In preparing the research letter, the authors performed a retrospective, population-based cohort study of allopathic and osteopathic physicians in the United States that were practicing in 2014 per the National Plan and Provider Enumeration System and physicians that either activated or deactivated their records between 2014 and 2018. National Plan and Provider Enumeration System and Open Payments identifiers were linked using cross-referenced files from the beginning and end of the period.

According to the research letter, in 2014, 52.2% of doctors accepted at least one industry payment from a drug or device maker, compared to 45% in 2018. From 2014 to 2018, physicians received a total of 49.8 million payments totaling $9.3 billion. The total value was highest in medical and surgical specialties – $3.4 and $3.9 billion in aggregate, respectively.

From 2014-2018, 90.1% of physicians who accepted payments received less than $10,000 and those who received lower aggregate payments (less than $50,000), their annual values decreased over time. The note indicates that physicians receiving payments of more than $50,000 accounted for only 3.4% of physicians receiving payments but 82% of the total value. For most of those physicians, annual payment values actually increased or remained. The exception to that is physicians who received more than $500,000, whose payment values over time also decreased on average.

The note’s authors alluded to the potential reasons for the decrease in the lower-value total payments, including transparency, organizational restrictions on industry interactions, or decreased direct-to-physician marketing. The authors went on to not that the physicians who received the higher value of total payments continuing to receive similar (or greater) amounts may reflect an “evolving industry strategy that concentrates payments, for which greater return on investment is anticipated.”

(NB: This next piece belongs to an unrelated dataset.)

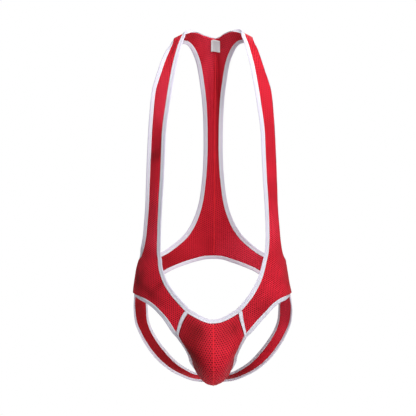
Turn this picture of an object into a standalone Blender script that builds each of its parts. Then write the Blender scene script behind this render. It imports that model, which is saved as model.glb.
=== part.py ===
"""Wrestling singlet: an open-front, open-seat mesh singlet held in its worn form.

Metres, +Z up. X is across the shoulders, -Y the front, +Y the back, and z = 0 is the top of the
shoulders, midway between the straps. Every panel lies on one general figure: `turn` is the angle
round the body and `drop` the height below the shoulders. Panels are open sheets with a Solidify
wall. Each edge has a bound tape, which starts one seam gap beyond the panel's edge.
"""
import math
from collections import namedtuple

import bmesh
import bpy
from mathutils import Vector

MM = 0.001

# Cloth and tape, in millimetres.
WALL = 1.5             # doubled mesh cloth
SEAM_GAP = 0.3         # clear space between neighbouring pieces
POUCH_SEAM_GAP = 1.8   # between mid-surfaces, as the pouch meets the front panel at an angle
POUCH_CENTRE_GAP = 0.8  # the same for the pouch halves, which meet in a shallow ridge
TAPE_WIDTH = 8.5       # folded binding, seen from its face
TAPE_THICK = 2.2       # tape, cloth edge and tape again
TAPE_PINCH = 1.2       # length over which the tape closes on the cloth's edge
STANDING_PINCH = 0.4   # how much narrower a tape is where it stands square to the cloth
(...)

It is important to note, however, a research letter is not peer reviewed, thus the statements should be taken with a grain of salt.

An editorial article in the same issue of JAMA also called for a “need to revisit current fraud and abuse laws to be able to more appropriately respond to the range of inducements, both positive and negative, that influence medical decision-making.” Carmel Shachar, JD, MPH, and Gregory Curfman, MD, believe that “current and future approaches should move away from policing all inducements to considering the specific purposes for these inducements as the triggers for regulation and oversight.” Shachar and Curfman acknowledged that using financial incentives to induce medical decisions is not inherently suspect, and that instead fraud and abuse laws should be revised to “better address payments that drive up health care spending.”